To be done — Each line should be copied exactly.

* BEGIN *

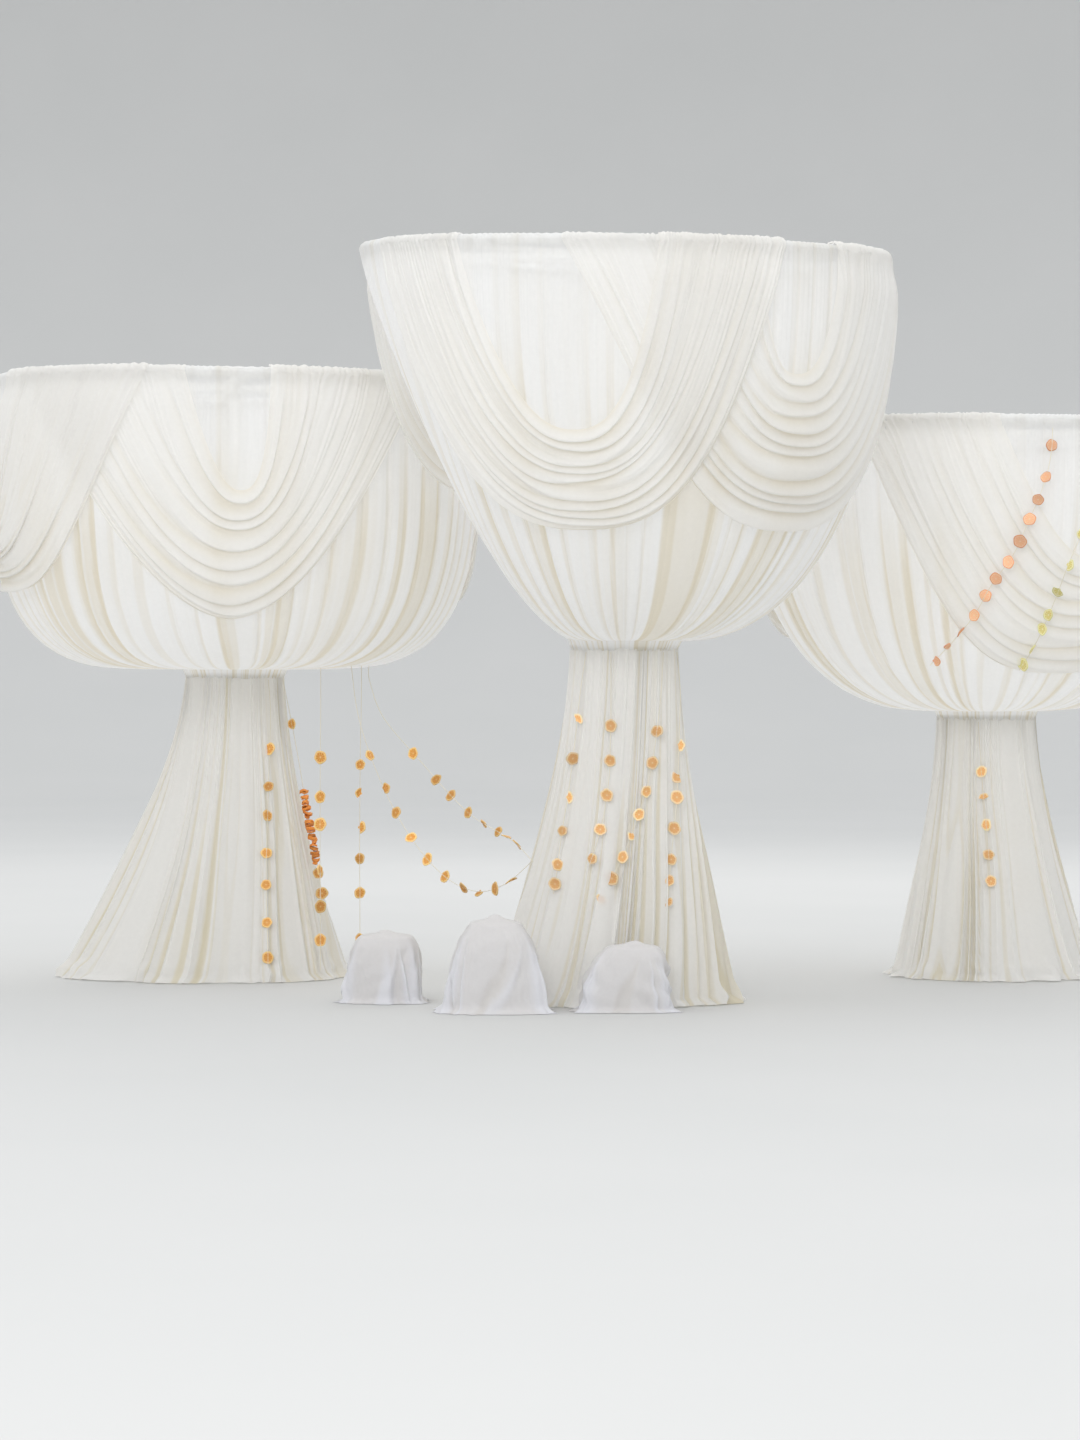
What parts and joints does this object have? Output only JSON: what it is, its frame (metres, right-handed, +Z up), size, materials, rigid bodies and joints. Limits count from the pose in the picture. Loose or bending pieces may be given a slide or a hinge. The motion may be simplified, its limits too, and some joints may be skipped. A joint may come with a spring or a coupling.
{
  "type": "chuppah canopy of draped stands",
  "caption": "Wedding canopy of goblet-shaped draped stands: ring-topped masts with sheer bowls, swags, floor-length skirts, covered weights and strings of dried fruit slices.",
  "frame": {"origin": "middle of the underside of the centre stand's base plate, on the ground", "axes": "+X to the right across the stands, +Y from the front to the back, +Z up"},
  "size_m": [5.4544, 3.7116, 3.0807],
  "materials": {
    "base_steel": "satin",
    "white_metal": "satin white",
    "liner": "sheer chiffon",
    "swag": "sheer chiffon, folded",
    "skirt": "chiffon",
    "weight_cover": "matt cloth",
    "dried_fruit": "dry, matt"
  },
  "bodies": {
    "root": {"centre_base_plate": "base_steel", "centre_mast": "white_metal", "centre_hub_arms": "white_metal", "centre_ring": "white_metal", "centre_waist_hoop": "white_metal", "centre_liner": "liner", "centre_liner_gather": "liner", "centre_skirt": "skirt", "centre_swag_1": "swag", "centre_swag_2": "swag", "centre_swag_3": "swag", "centre_swag_4": "swag", "centre_swag_5": "swag", "left_base_plate": "base_steel", "left_mast": "white_metal", "left_hub_arms": "white_metal", "left_ring": "white_metal", "left_waist_hoop": "white_metal", "left_liner": "liner", "left_liner_gather": "liner", "left_skirt": "skirt", "left_swag_1": "swag", "left_swag_2": "swag", "left_swag_3": "swag", "left_swag_4": "swag", "left_swag_5": "swag", "right_base_plate": "base_steel", "right_mast": "white_metal", "right_hub_arms": "white_metal", "right_ring": "white_metal", "right_waist_hoop": "white_metal", "right_liner": "liner", "right_liner_gather": "liner", "right_skirt": "skirt", "right_swag_1": "swag", "right_swag_2": "swag", "right_swag_3": "swag", "right_swag_4": "swag", "right_swag_5": "swag", "weight_cover_tall": "weight_cover", "weight_cover_low": "weight_cover", "weight_cover_back": "weight_cover", "left_string_1": "dried_fruit", "left_string_2": "dried_fruit", "left_string_3": "dried_fruit", "left_string_4": "dried_fruit", "link_string": "dried_fruit", "link_string_2": "dried_fruit", "centre_string_1": "dried_fruit", "centre_string_2": "dried_fruit", "centre_string_3": "dried_fruit", "centre_string_4": "dried_fruit", "right_string_1": "dried_fruit", "right_string_2": "dried_fruit", "right_string_3": "dried_fruit"}
  },
  "joints": []
}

* END *

Exercise output —
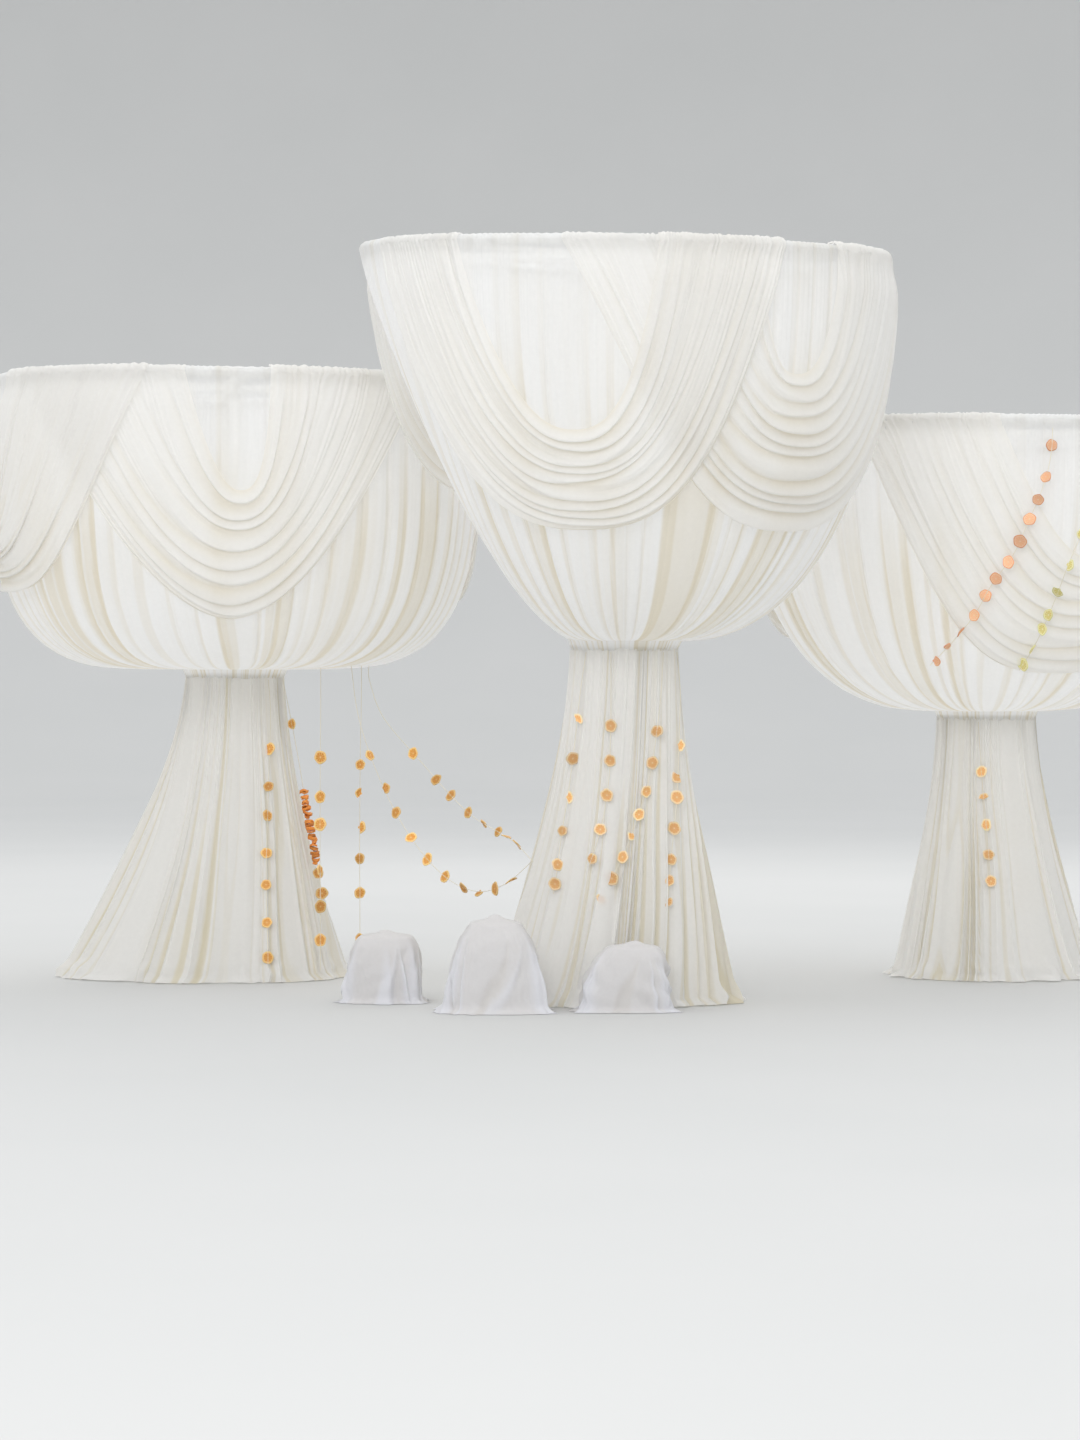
What parts and joints does this object have? Output only JSON: what it is, its frame (metres, right-handed, +Z up), size, materials, rigid bodies and joints. Limits count from the pose in the picture. Loose or bending pieces may be given a slide or a hinge. The motion may be simplified, its limits too, and some joints may be skipped. A joint may come with a spring or a coupling.
{
  "type": "chuppah canopy of draped stands",
  "caption": "Wedding canopy of goblet-shaped draped stands: ring-topped masts with sheer bowls, swags, floor-length skirts, covered weights and strings of dried fruit slices.",
  "frame": {"origin": "middle of the underside of the centre stand's base plate, on the ground", "axes": "+X to the right across the stands, +Y from the front to the back, +Z up"},
  "size_m": [5.4544, 3.7116, 3.0807],
  "materials": {
    "base_steel": "satin",
    "white_metal": "satin white",
    "liner": "sheer chiffon",
    "swag": "sheer chiffon, folded",
    "skirt": "chiffon",
    "weight_cover": "matt cloth",
    "dried_fruit": "dry, matt"
  },
  "bodies": {
    "root": {"centre_base_plate": "base_steel", "centre_mast": "white_metal", "centre_hub_arms": "white_metal", "centre_ring": "white_metal", "centre_waist_hoop": "white_metal", "centre_liner": "liner", "centre_liner_gather": "liner", "centre_skirt": "skirt", "centre_swag_1": "swag", "centre_swag_2": "swag", "centre_swag_3": "swag", "centre_swag_4": "swag", "centre_swag_5": "swag", "left_base_plate": "base_steel", "left_mast": "white_metal", "left_hub_arms": "white_metal", "left_ring": "white_metal", "left_waist_hoop": "white_metal", "left_liner": "liner", "left_liner_gather": "liner", "left_skirt": "skirt", "left_swag_1": "swag", "left_swag_2": "swag", "left_swag_3": "swag", "left_swag_4": "swag", "left_swag_5": "swag", "right_base_plate": "base_steel", "right_mast": "white_metal", "right_hub_arms": "white_metal", "right_ring": "white_metal", "right_waist_hoop": "white_metal", "right_liner": "liner", "right_liner_gather": "liner", "right_skirt": "skirt", "right_swag_1": "swag", "right_swag_2": "swag", "right_swag_3": "swag", "right_swag_4": "swag", "right_swag_5": "swag", "weight_cover_tall": "weight_cover", "weight_cover_low": "weight_cover", "weight_cover_back": "weight_cover", "left_string_1": "dried_fruit", "left_string_2": "dried_fruit", "left_string_3": "dried_fruit", "left_string_4": "dried_fruit", "link_string": "dried_fruit", "link_string_2": "dried_fruit", "centre_string_1": "dried_fruit", "centre_string_2": "dried_fruit", "centre_string_3": "dried_fruit", "centre_string_4": "dried_fruit", "right_string_1": "dried_fruit", "right_string_2": "dried_fruit", "right_string_3": "dried_fruit"}
  },
  "joints": []
}